April 1, 2022 | NEWS | By Eli Jaynes

In December, Colorado College conducted its periodic Faculty and Staff Climate and Engagement survey, which aims to collect feedback from employees about what the college is doing well and what it can improve upon. The recently-released survey results illuminate important areas that CC faculty and staff appear dissatisfied with – among them wages, transparency, and senior leadership.

This year’s survey is the third iteration of the Climate and Engagement Survey, following those conducted in 2013 and 2015. All three surveys are now published on the college’s website.

Lyrae Williams, Associate Vice President of the Office of Institutional Planning and Effectiveness, says that 2021 called for another survey for a few reasons. Two years into the COVID-19 pandemic, and amidst a leadership change in the president’s office, Williams said it was time to reevaluate the status of the college from the point of view of faculty and staff.

In all, 70% of college employees responded to the survey, with 76% of the staff responding and 58% of the faculty.

The preliminary results paint a bleak picture, but it’s one that Williams says she expected.

“Without even looking at the surveys, I believe there is more dissatisfaction, and it’s a culmination of the times, of not only the pandemic, but we’re having a change in leadership, and change brings up fear,” Williams said.

The dissatisfaction that Williams describes is highlighted through a few of the 76 survey questions posed to faculty and staff. Employees were asked to respond to each statement by selecting one of five responses, ranging from “strongly agree” to “strongly disagree.”

A response of “strongly agree” or “agree” indicates a positive response, while “disagree” or “strongly disagree” constitutes a negative response. “Sometimes agree/sometimes disagree” is considered a neutral response.

Overall, staff members seem most concerned about wages. Only 20% of hourly staff agreed with the statement, “I am paid fairly for my work,” with 59% disagreeing. Of the salaried staff, the numbers did not look much better, with only 34% responding positively to the same statement.

The last time this survey was conducted, which was in 2015, 43.5% of all staff respondents agreed that they were paid fairly for their work. Only 28.5% disagreed.

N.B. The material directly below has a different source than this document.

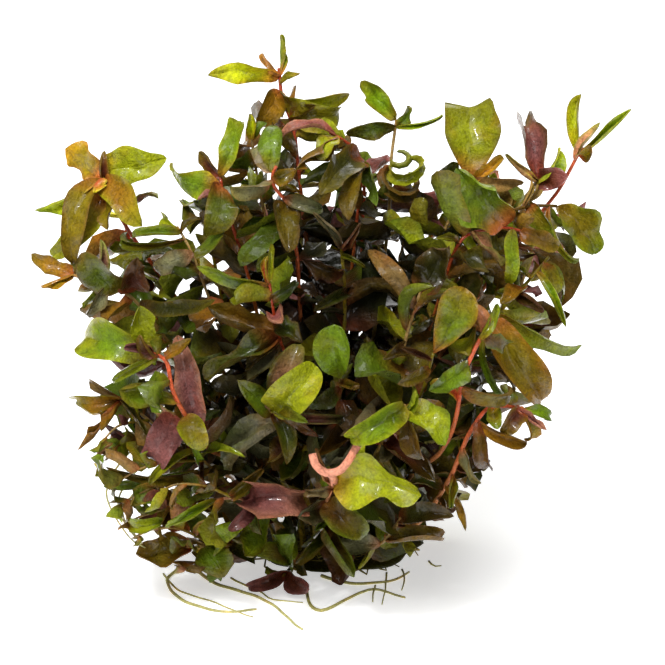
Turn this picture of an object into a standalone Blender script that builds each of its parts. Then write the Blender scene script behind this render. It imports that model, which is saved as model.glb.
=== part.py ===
"""Rotala macrandra: a rinsed clump of young plants, lifted whole out of its growing cup.

Thin stems rise and lean outwards from one matted crown of roots. Each stem carries its
leaves in pairs, and a few pale roots trail out over the surface that the clump stands on.

The clump is laid out on a viewing plane that leans back by VIEW_LEAN. A place on it is
(across, up, near) in millimetres: across to the right, up along the plane, and near
towards the eye. The world has +X to the right, +Y away from the eye and +Z up.
"""

import math
import random

import bmesh
import bpy
import numpy as np
from mathutils import Matrix, Vector
from mathutils.bvhtree import BVHTree

# Driving sizes, in millimetres
MM = 0.001
VIEW_LEAN = math.radians(20)
VIEW_DISTANCE = 415.0
VIEW_CENTRE = Vector((0.0, 0.0, 29.4))
CROWN_CENTRE = Vector((0.0, 0.0, 0.0))
CROWN_HALF_LENGTH = 11.5
CROWN_HALF_WIDTH = 9.0
CROWN_HEIGHT = 1.5
CROWN_SIDES = 16
CROWN_UNEVENNESS = (0.88, 1.06)
CROWN_SEED = 7
CROWN_RINGS = ((0.93, 0.0), (1.0, 0.7), (0.9, CROWN_HEIGHT))
FOOT_SPREAD = (0.26, 0.24)
CLIMB_SPREAD = 0.04
CLIMB_SHARE = 0.4
CLIMB_RANGE = (0.5, 3.0)
MESH_GAP = 0.3
STEM_SIDES = 4
STEM_STEP = 1.0
STEM_STRAYING = 0.3
STEM_SPACING = 0.8
SPACING_SLACK = 0.05
SPACING_ROUNDS = 60
SPACING_STRIDE = 0.7
STEM_TAPER = 0.35
STEM_CLEARANCE = 0.1
LEAF_THICKNESS = 0.45
LEAF_CLEARANCE = 0.12
LEAF_ROOTING = 0.1
OWN_LEAF_GAP = 0.5
OWN_LEAF_TURN = 15
LEAF_TURN = 42
LEAF_SEED = 3
LEAF_CUPPING = (0.9, 1.7)
LEAF_TWIST = 30
LEAF_ARCHING = (-0.08, 0.1)
LEAF_BENDING = 0.07
LEAST_LEAF_HEIGHT = 0.35
LEAF_SAG = 0.2
LEAF_SWINGS = (0, 8, -8, 16, -16, 24, -24, 34, -34, 46, -46)
LEAF_SWAYS = (0, 10, -10, 20, -20)
LEAF_FULLNESS = 1.2
LEAF_POINT = 0.999
LEAF_WIDEST = 0.76
LEAF_ROUNDNESS = 0.64
LEAST_LEAF_WIDTH = 1.85
LONG_LEAF_WIDTH = 2.7
BIG_LEAF_WIDTH = 4.0
ROOM_GRID = (4, 2)
OWN_LEAF_ROWS = 5
ROOT_RADIUS = 0.3
ROOT_SIDES = 4
ROOT_TAPER = 0.4
ROOT_STEP = 5.0

# Leaf and stem colours as they meet the eye, and their gloss
COLOURS = {
    "lime": "8C9B1E",
    "green": "60761A",
    "deep": "465412",
    "olive": "5A5519",
    "dark": "3C3C10",
    "ochre": "8C641E",
    "brown": "5A3C1C",
    "burgundy": "3C0F14",
    "purple": "6E3C41",
    "salmon": "CD8773",
    "grey": "5F6255",
    "coral": "BE4632",
    "red": "AA3214",
    "khaki": "A07D50",
    "root": "96914B",
}
WET_ROUGHNESS = 0.3

VIEW_RIGHT = Vector((1, 0, 0))
VIEW_UP = Vector((0, math.sin(VIEW_LEAN), math.cos(VIEW_LEAN)))
VIEW_NEAR = Vector((0, -math.cos(VIEW_LEAN), math.sin(VIEW_LEAN)))


def place(across, up, near):
    """The world point of a place on the viewing plane, narrowed a little the nearer it is."""
    narrowing = 1 - near / VIEW_DISTANCE
    flat = VIEW_RIGHT * across + VIEW_UP * up
    return VIEW_CENTRE + flat * narrowing + VIEW_NEAR * near


def on_surface(across, up, height):
    """The world point at this height over the surface that the eye sees at (across, up)."""
    drop = height - VIEW_CENTRE.z - up * VIEW_UP.z
    near = drop / (VIEW_NEAR.z - up * VIEW_UP.z / VIEW_DISTANCE)
    return place(across, up, near)


def leaf(at, tip, width, hue, turn=0, cup=0.6, arch=0.08, bend=0.0, twist=0, own=None):
    """One leaf: at counts the stem's route points from 1, and own names a leaf kept apart."""
    return {
        "at": at,
        "tip": tip,
        "width": width,
        "hue": hue,
        "turn": turn,
        "cup": cup,
        "arch": arch,
        "bend": bend,
        "twist": twist,
        "own": own,
    }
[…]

The faculty, on the other hand, seem to be more concerned with the college’s leadership and how the institution is run. 11% of faculty responded positively to the statement, “Senior leadership provides a clear direction for the institution’s future.” 46% responded negatively.

Additionally, only 31% of faculty agreed with the statement “Decisions based on the institution’s policies and processes are applied with appropriate transparency.”

Doug Edlin, a professor in the political science department, attributed part of this dynamic to the college’s recent leadership change.

Edlin speculates that there is, “a sense that there isn’t a clear vision for the college’s future direction. It’s understandable, we have just gone through a significant transition, in particular in three upper administrative roles at the institution.”

Though Edlin makes it clear that he does not entirely feel this way personally, he also identifies “a widely held sense that there is a lack of transparency in decision making, particularly at the upper administration level.”

The survey results appear to support Edlin’s speculations, especially compared to past years’ results, which showed more positive responses to the same survey questions.

One final statement stood out among faculty and staff respondents: “There’s a sense that we’re all on the same team at this institution.”

Of all respondents, combining faculty and staff, only 30% agreed with this statement, while 37% disagreed. These results are striking, especially considering that in 2015, 49% of employees agreed with the same statement, and only 16% disagreed.

Edlin points out that students and faculty tend to work in compressed time frames and in isolated spaces on the block plan, and therefore move from moment to moment without engaging collectively with one another. Edlin says he feels a strong connection to those in his department, but that it can be difficult to feel connected to other groups on campus who are similarly isolated in their own work.

“People sometimes tend to experience CC as a group of islands, rather than one country,” said Edlin.

He also notes that this structure can create a divide between students and faculty who live and work on the block plan, and staff members who do not. He says that this causes the faculty and staff to experience CC differently, further contributing to the pervasive sense that employees are not working together on common goals.

Importantly, the Climate and Engagement Survey highlights areas for the administration to focus on going forward – areas Williams refers to as “opportunities.” In her words, “I was prepared for even worse. Because to me, we can only go up from here. As long as we work on it. And we have to intentionally work on it.”